§ What you will do: Output every line below without omitting or altering anything.
'''
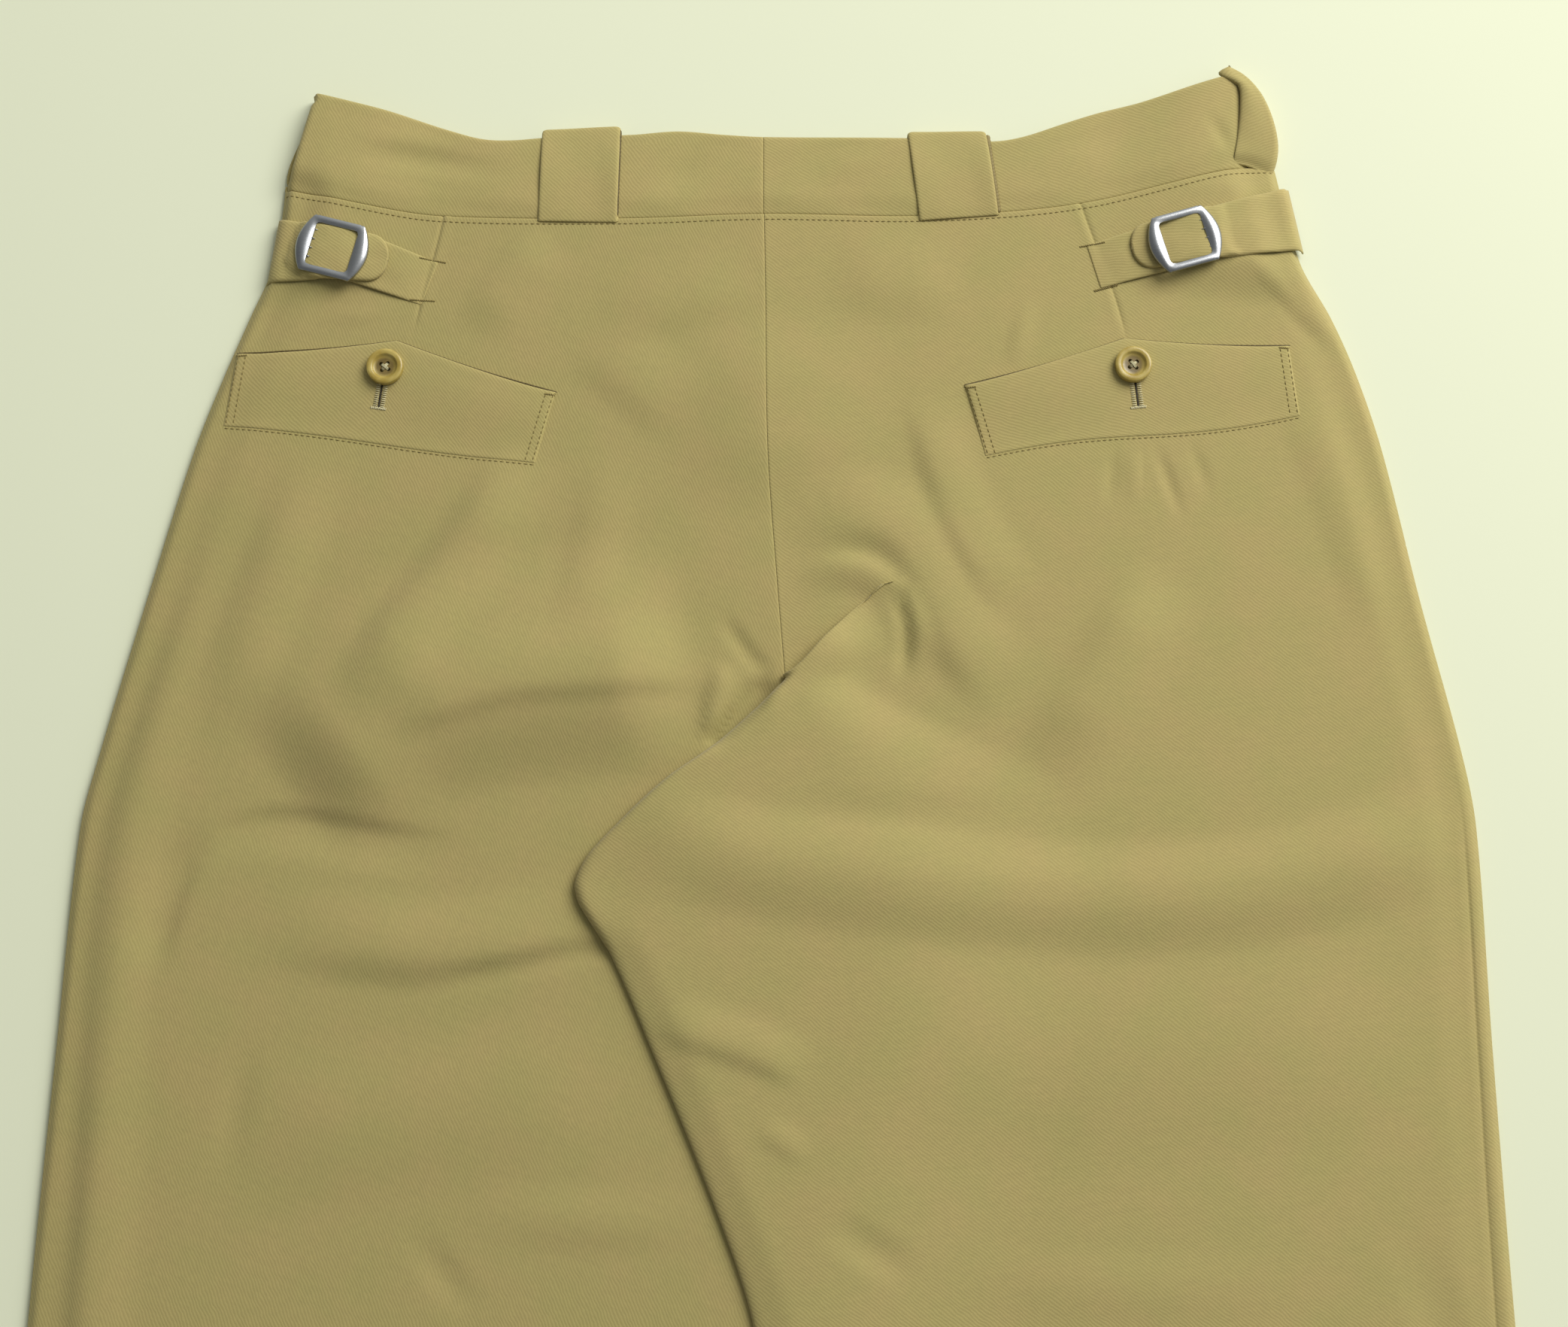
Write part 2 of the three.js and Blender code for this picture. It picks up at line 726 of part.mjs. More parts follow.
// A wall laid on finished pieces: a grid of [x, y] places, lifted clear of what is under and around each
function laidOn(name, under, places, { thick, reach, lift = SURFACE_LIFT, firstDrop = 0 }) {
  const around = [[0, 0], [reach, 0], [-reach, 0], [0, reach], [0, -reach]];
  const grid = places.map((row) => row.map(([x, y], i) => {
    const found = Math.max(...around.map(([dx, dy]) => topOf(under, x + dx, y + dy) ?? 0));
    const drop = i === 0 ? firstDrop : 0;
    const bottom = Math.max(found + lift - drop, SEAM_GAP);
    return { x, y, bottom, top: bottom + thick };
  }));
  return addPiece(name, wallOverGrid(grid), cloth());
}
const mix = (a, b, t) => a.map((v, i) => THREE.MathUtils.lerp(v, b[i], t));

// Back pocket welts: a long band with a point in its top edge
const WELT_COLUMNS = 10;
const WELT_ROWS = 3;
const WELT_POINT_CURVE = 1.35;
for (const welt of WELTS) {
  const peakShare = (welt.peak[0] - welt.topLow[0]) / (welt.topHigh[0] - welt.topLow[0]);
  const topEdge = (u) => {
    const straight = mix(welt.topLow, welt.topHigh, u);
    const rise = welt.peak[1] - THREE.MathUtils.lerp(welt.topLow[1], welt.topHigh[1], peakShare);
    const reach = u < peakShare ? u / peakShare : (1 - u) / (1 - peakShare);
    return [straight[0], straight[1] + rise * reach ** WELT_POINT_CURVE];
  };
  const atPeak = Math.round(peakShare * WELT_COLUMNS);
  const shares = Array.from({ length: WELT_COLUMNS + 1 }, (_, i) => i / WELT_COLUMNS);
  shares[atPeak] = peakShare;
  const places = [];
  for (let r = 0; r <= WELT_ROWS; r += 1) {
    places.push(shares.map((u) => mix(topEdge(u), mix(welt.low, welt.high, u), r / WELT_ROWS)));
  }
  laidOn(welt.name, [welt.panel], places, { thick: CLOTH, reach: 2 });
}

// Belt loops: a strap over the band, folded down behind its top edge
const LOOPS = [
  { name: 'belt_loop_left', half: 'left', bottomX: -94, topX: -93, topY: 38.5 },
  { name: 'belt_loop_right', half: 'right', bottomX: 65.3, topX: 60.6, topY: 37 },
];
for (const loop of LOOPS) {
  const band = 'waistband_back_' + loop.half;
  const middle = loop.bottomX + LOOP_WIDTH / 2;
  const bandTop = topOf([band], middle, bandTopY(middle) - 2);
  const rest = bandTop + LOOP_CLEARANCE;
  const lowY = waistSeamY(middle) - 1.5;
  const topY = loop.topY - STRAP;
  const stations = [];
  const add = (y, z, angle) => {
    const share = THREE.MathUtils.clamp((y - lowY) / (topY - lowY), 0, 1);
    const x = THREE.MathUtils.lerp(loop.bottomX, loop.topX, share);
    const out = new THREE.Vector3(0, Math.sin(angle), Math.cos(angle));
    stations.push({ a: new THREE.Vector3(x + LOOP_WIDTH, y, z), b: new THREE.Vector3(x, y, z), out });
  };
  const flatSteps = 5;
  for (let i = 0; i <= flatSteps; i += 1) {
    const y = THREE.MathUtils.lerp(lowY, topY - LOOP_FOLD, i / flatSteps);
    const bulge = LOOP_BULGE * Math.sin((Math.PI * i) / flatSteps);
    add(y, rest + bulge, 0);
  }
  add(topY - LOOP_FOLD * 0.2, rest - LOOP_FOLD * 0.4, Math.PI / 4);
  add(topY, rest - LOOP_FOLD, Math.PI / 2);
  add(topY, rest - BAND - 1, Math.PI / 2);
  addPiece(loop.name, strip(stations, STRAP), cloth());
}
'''
§ Written response:
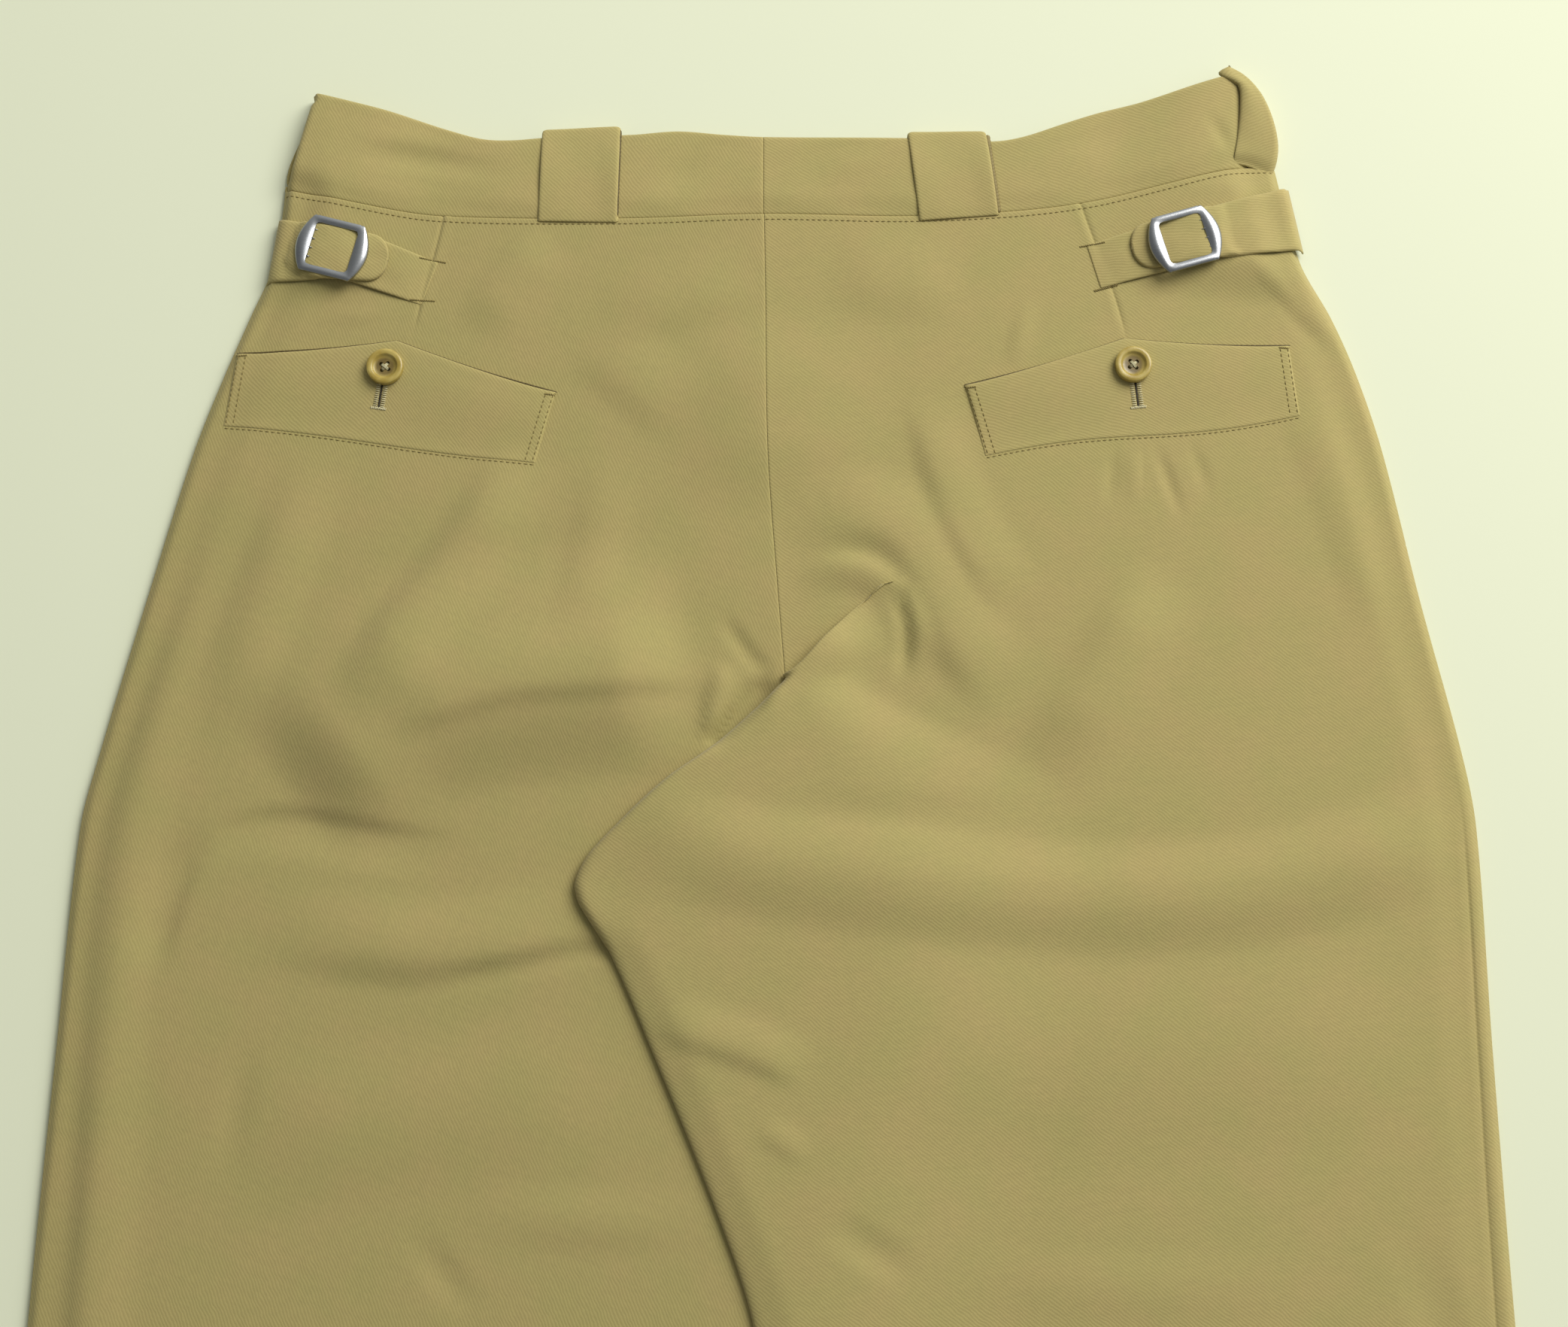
Write part 2 of the three.js and Blender code for this picture. It picks up at line 726 of part.mjs. More parts follow.
// A wall laid on finished pieces: a grid of [x, y] places, lifted clear of what is under and around each
function laidOn(name, under, places, { thick, reach, lift = SURFACE_LIFT, firstDrop = 0 }) {
  const around = [[0, 0], [reach, 0], [-reach, 0], [0, reach], [0, -reach]];
  const grid = places.map((row) => row.map(([x, y], i) => {
    const found = Math.max(...around.map(([dx, dy]) => topOf(under, x + dx, y + dy) ?? 0));
    const drop = i === 0 ? firstDrop : 0;
    const bottom = Math.max(found + lift - drop, SEAM_GAP);
    return { x, y, bottom, top: bottom + thick };
  }));
  return addPiece(name, wallOverGrid(grid), cloth());
}
const mix = (a, b, t) => a.map((v, i) => THREE.MathUtils.lerp(v, b[i], t));

// Back pocket welts: a long band with a point in its top edge
const WELT_COLUMNS = 10;
const WELT_ROWS = 3;
const WELT_POINT_CURVE = 1.35;
for (const welt of WELTS) {
  const peakShare = (welt.peak[0] - welt.topLow[0]) / (welt.topHigh[0] - welt.topLow[0]);
  const topEdge = (u) => {
    const straight = mix(welt.topLow, welt.topHigh, u);
    const rise = welt.peak[1] - THREE.MathUtils.lerp(welt.topLow[1], welt.topHigh[1], peakShare);
    const reach = u < peakShare ? u / peakShare : (1 - u) / (1 - peakShare);
    return [straight[0], straight[1] + rise * reach ** WELT_POINT_CURVE];
  };
  const atPeak = Math.round(peakShare * WELT_COLUMNS);
  const shares = Array.from({ length: WELT_COLUMNS + 1 }, (_, i) => i / WELT_COLUMNS);
  shares[atPeak] = peakShare;
  const places = [];
  for (let r = 0; r <= WELT_ROWS; r += 1) {
    places.push(shares.map((u) => mix(topEdge(u), mix(welt.low, welt.high, u), r / WELT_ROWS)));
  }
  laidOn(welt.name, [welt.panel], places, { thick: CLOTH, reach: 2 });
}

// Belt loops: a strap over the band, folded down behind its top edge
const LOOPS = [
  { name: 'belt_loop_left', half: 'left', bottomX: -94, topX: -93, topY: 38.5 },
  { name: 'belt_loop_right', half: 'right', bottomX: 65.3, topX: 60.6, topY: 37 },
];
for (const loop of LOOPS) {
  const band = 'waistband_back_' + loop.half;
  const middle = loop.bottomX + LOOP_WIDTH / 2;
  const bandTop = topOf([band], middle, bandTopY(middle) - 2);
  const rest = bandTop + LOOP_CLEARANCE;
  const lowY = waistSeamY(middle) - 1.5;
  const topY = loop.topY - STRAP;
  const stations = [];
  const add = (y, z, angle) => {
    const share = THREE.MathUtils.clamp((y - lowY) / (topY - lowY), 0, 1);
    const x = THREE.MathUtils.lerp(loop.bottomX, loop.topX, share);
    const out = new THREE.Vector3(0, Math.sin(angle), Math.cos(angle));
    stations.push({ a: new THREE.Vector3(x + LOOP_WIDTH, y, z), b: new THREE.Vector3(x, y, z), out });
  };
  const flatSteps = 5;
  for (let i = 0; i <= flatSteps; i += 1) {
    const y = THREE.MathUtils.lerp(lowY, topY - LOOP_FOLD, i / flatSteps);
    const bulge = LOOP_BULGE * Math.sin((Math.PI * i) / flatSteps);
    add(y, rest + bulge, 0);
  }
  add(topY - LOOP_FOLD * 0.2, rest - LOOP_FOLD * 0.4, Math.PI / 4);
  add(topY, rest - LOOP_FOLD, Math.PI / 2);
  add(topY, rest - BAND - 1, Math.PI / 2);
  addPiece(loop.name, strip(stations, STRAP), cloth());
}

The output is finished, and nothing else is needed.